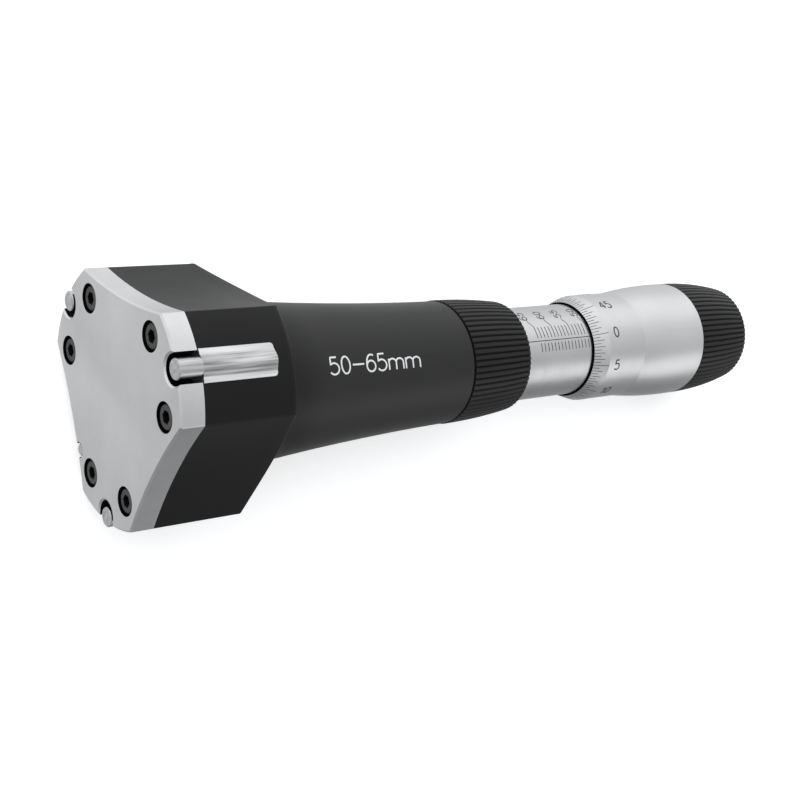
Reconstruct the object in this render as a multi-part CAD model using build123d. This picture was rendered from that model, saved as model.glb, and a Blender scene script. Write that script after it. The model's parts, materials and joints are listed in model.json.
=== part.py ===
from build123d import *

import os
from math import atan2, cos, degrees, radians, sin, sqrt

# Three-point bore micrometer for 50 to 65 mm, at its smallest reading.
# Lengths are in millimetres. +X runs along the tool from the front face to the tail,
# +Z is up through the top anvil, and the origin is the centre of the front face.
# A name that ends in _X is a place along the axis, one that ends in _R is a radius.

os.makedirs("parts", exist_ok=True)

# Measuring range
SMALLEST_BORE = 50.0
BORE_RANGE = 15.0  # from the smallest bore to the largest
CONE_SLOPE = 0.5  # anvil travel per unit of cone travel
ANVIL_COUNT = 3

# Clearances
RUNNING = 0.05  # radial, round what turns or slides
SEAT = 0.02  # radial, round what is pressed or screwed in
END_PLAY = 0.1  # along a sliding or turning piece
STOP_GAP = 0.5  # left at the end of a travel

# Springs, whose round wire is drawn with flats
WIRE_SIDES = 8

# Head
LOBE_CLEARANCE = 1.0  # radial, in the smallest bore
LOBE_HALF_ANGLE = 23.7  # degrees
SIDE_HOLLOW = 1.1  # depth of the hollow side between two lobes
HEAD_DEPTH = 22.6
HEAD_CORNER_FILLET = 0.5
HEAD_BACK_CHAMFER = 0.5
PLATE_THICKNESS = 4.5
PLATE_CHAMFER = 0.35
POCKET_WALL = 1.2  # what is left of the plate in front of the cone's pocket
POCKET_CLEARANCE = 0.4

# Neck
ROOT_FILLET = 2.8
NECK_FRONT_R = 15.35
NECK_MIDDLE_R = 13.73
NECK_MIDDLE_X = 46.0
NECK_BACK_R = 12.68
NECK_BACK_X = 72.6
NECK_BORE_R = 8.0
NECK_THREAD_R = 11.0
NECK_THREAD_LENGTH = 7.4
PILOT_R = 9.0
PILOT_LENGTH = 5.0
CAVITY_BACK_X = 46.0

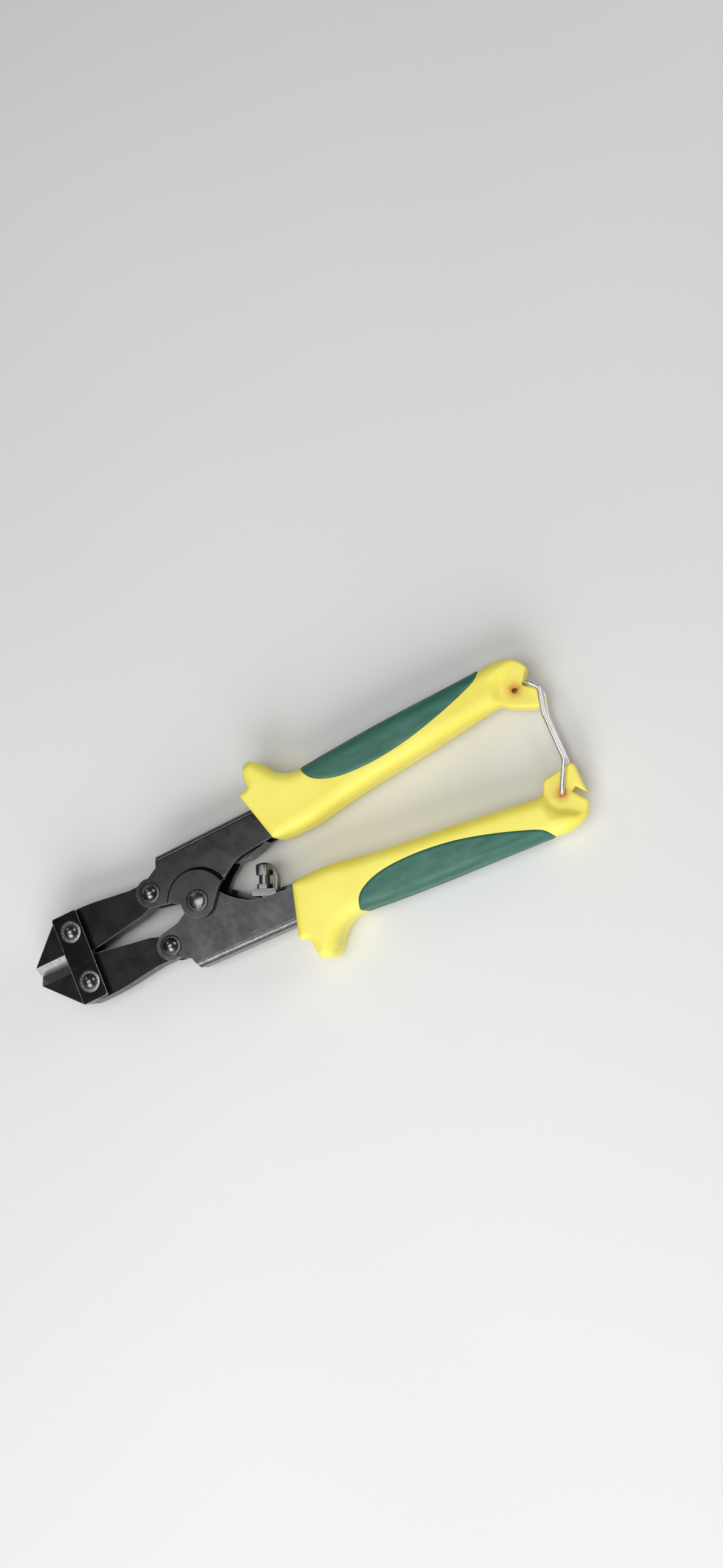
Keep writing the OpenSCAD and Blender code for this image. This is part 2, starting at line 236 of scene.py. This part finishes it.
def half_height(p, side_d, hole_d, relief_d):
    """Half thickness of a grip at points p, from their distances to its edges."""
    x, y = p[:, 0], p[:, 1]
    stop = smooth(*STOP_Y, y) * (1 - smooth(*STOP_X, x))
    r = FRONT_ROUND + HAND_ROUND * smooth(*HAND_X, x) * (1 - stop) + STOP_ROUND * stop
    full = HALF_T - TAIL_THIN * smooth(*TAIL_X, x) - drop(side_d, r)
    thin = KNOB_HALF_T - drop(side_d, KNOB_ROUND) - drop(hole_d, HOLE_ROUND)
    return thin + (full - thin) * smooth(0, WALL_W, relief_d)


def hole_ring(r):
    """Points round the bail's hole."""
    return np.array(arc(HINGE_HOLE, r, 0, 360 - HOLE_STEP, 360 // HOLE_STEP - 1))


def gathered(fixed, rings, kept):
    """The fixed points, and those of each ring that keep its least gap from all before."""
    points = [tuple(p) for p in fixed]
    for candidates, gap in rings:
        tree = KDTree(len(points))
        for i, p in enumerate(points):
            tree.insert((*p, 0), i)
        tree.balance()
        taken = []
        for p in candidates[kept(candidates)]:
            near_earlier = tree.find((*p, 0))[2] < gap
            if near_earlier or any(np.linalg.norm(q - p) < gap for q in taken[-LOOK_BACK:]):
                continue
            taken.append(p)
            points.append(tuple(p))
    return points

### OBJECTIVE
Reproduce the material above, every line of it, exactly.

### EXERCISE RESPONSE
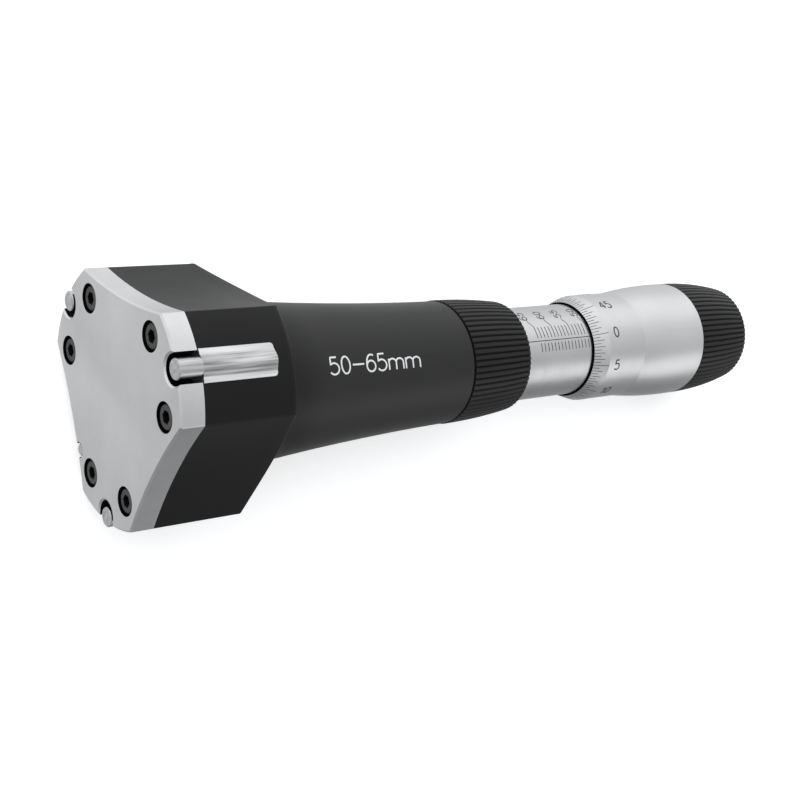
Reconstruct the object in this render as a multi-part CAD model using build123d. This picture was rendered from that model, saved as model.glb, and a Blender scene script. Write that script after it. The model's parts, materials and joints are listed in model.json.
=== part.py ===
from build123d import *

import os
from math import atan2, cos, degrees, radians, sin, sqrt

# Three-point bore micrometer for 50 to 65 mm, at its smallest reading.
# Lengths are in millimetres. +X runs along the tool from the front face to the tail,
# +Z is up through the top anvil, and the origin is the centre of the front face.
# A name that ends in _X is a place along the axis, one that ends in _R is a radius.

os.makedirs("parts", exist_ok=True)

# Measuring range
SMALLEST_BORE = 50.0
BORE_RANGE = 15.0  # from the smallest bore to the largest
CONE_SLOPE = 0.5  # anvil travel per unit of cone travel
ANVIL_COUNT = 3

# Clearances
RUNNING = 0.05  # radial, round what turns or slides
SEAT = 0.02  # radial, round what is pressed or screwed in
END_PLAY = 0.1  # along a sliding or turning piece
STOP_GAP = 0.5  # left at the end of a travel

# Springs, whose round wire is drawn with flats
WIRE_SIDES = 8

# Head
LOBE_CLEARANCE = 1.0  # radial, in the smallest bore
LOBE_HALF_ANGLE = 23.7  # degrees
SIDE_HOLLOW = 1.1  # depth of the hollow side between two lobes
HEAD_DEPTH = 22.6
HEAD_CORNER_FILLET = 0.5
HEAD_BACK_CHAMFER = 0.5
PLATE_THICKNESS = 4.5
PLATE_CHAMFER = 0.35
POCKET_WALL = 1.2  # what is left of the plate in front of the cone's pocket
POCKET_CLEARANCE = 0.4

# Neck
ROOT_FILLET = 2.8
NECK_FRONT_R = 15.35
NECK_MIDDLE_R = 13.73
NECK_MIDDLE_X = 46.0
NECK_BACK_R = 12.68
NECK_BACK_X = 72.6
NECK_BORE_R = 8.0
NECK_THREAD_R = 11.0
NECK_THREAD_LENGTH = 7.4
PILOT_R = 9.0
PILOT_LENGTH = 5.0
CAVITY_BACK_X = 46.0

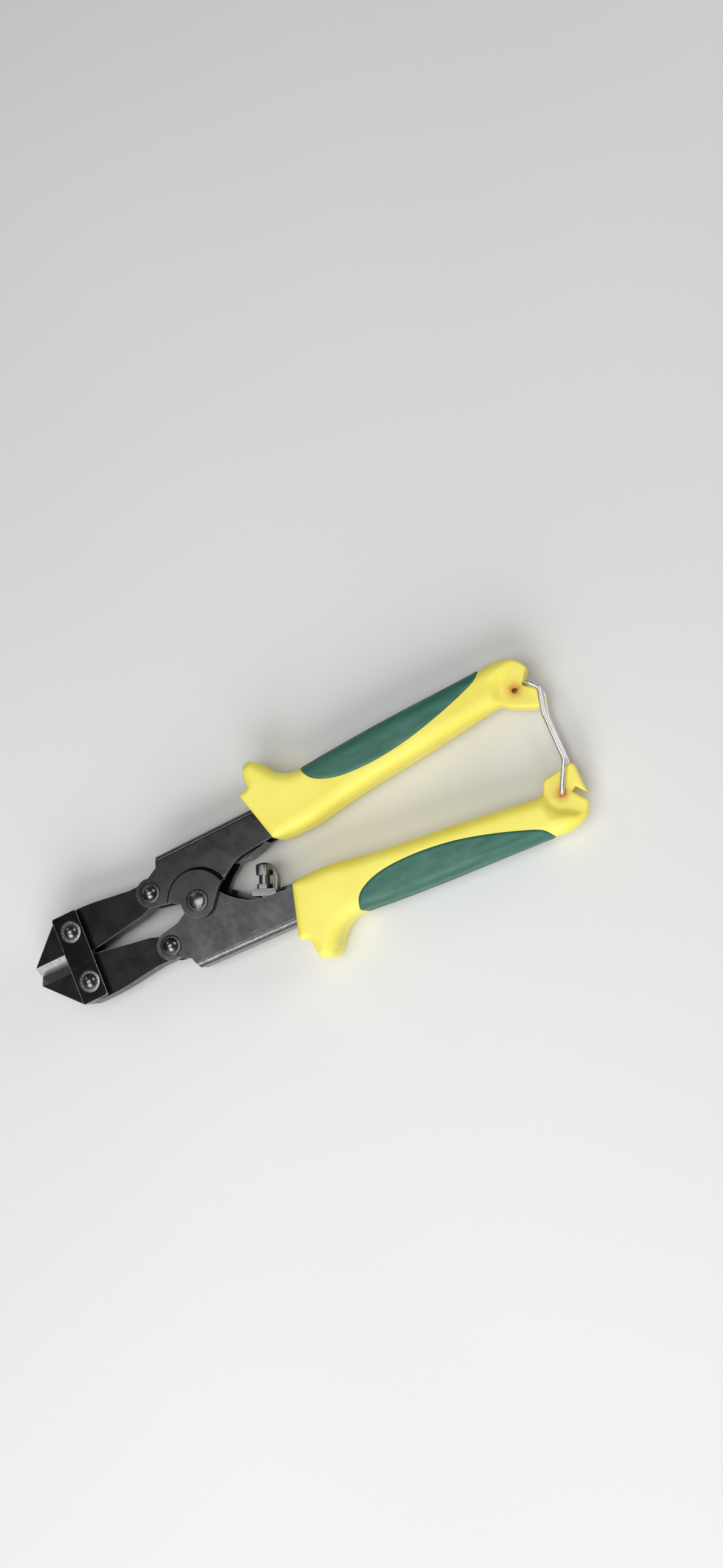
Keep writing the OpenSCAD and Blender code for this image. This is part 2, starting at line 236 of scene.py. This part finishes it.
def half_height(p, side_d, hole_d, relief_d):
    """Half thickness of a grip at points p, from their distances to its edges."""
    x, y = p[:, 0], p[:, 1]
    stop = smooth(*STOP_Y, y) * (1 - smooth(*STOP_X, x))
    r = FRONT_ROUND + HAND_ROUND * smooth(*HAND_X, x) * (1 - stop) + STOP_ROUND * stop
    full = HALF_T - TAIL_THIN * smooth(*TAIL_X, x) - drop(side_d, r)
    thin = KNOB_HALF_T - drop(side_d, KNOB_ROUND) - drop(hole_d, HOLE_ROUND)
    return thin + (full - thin) * smooth(0, WALL_W, relief_d)


def hole_ring(r):
    """Points round the bail's hole."""
    return np.array(arc(HINGE_HOLE, r, 0, 360 - HOLE_STEP, 360 // HOLE_STEP - 1))


def gathered(fixed, rings, kept):
    """The fixed points, and those of each ring that keep its least gap from all before."""
    points = [tuple(p) for p in fixed]
    for candidates, gap in rings:
        tree = KDTree(len(points))
        for i, p in enumerate(points):
            tree.insert((*p, 0), i)
        tree.balance()
        taken = []
        for p in candidates[kept(candidates)]:
            near_earlier = tree.find((*p, 0))[2] < gap
            if near_earlier or any(np.linalg.norm(q - p) < gap for q in taken[-LOOK_BACK:]):
                continue
            taken.append(p)
            points.append(tuple(p))
    return points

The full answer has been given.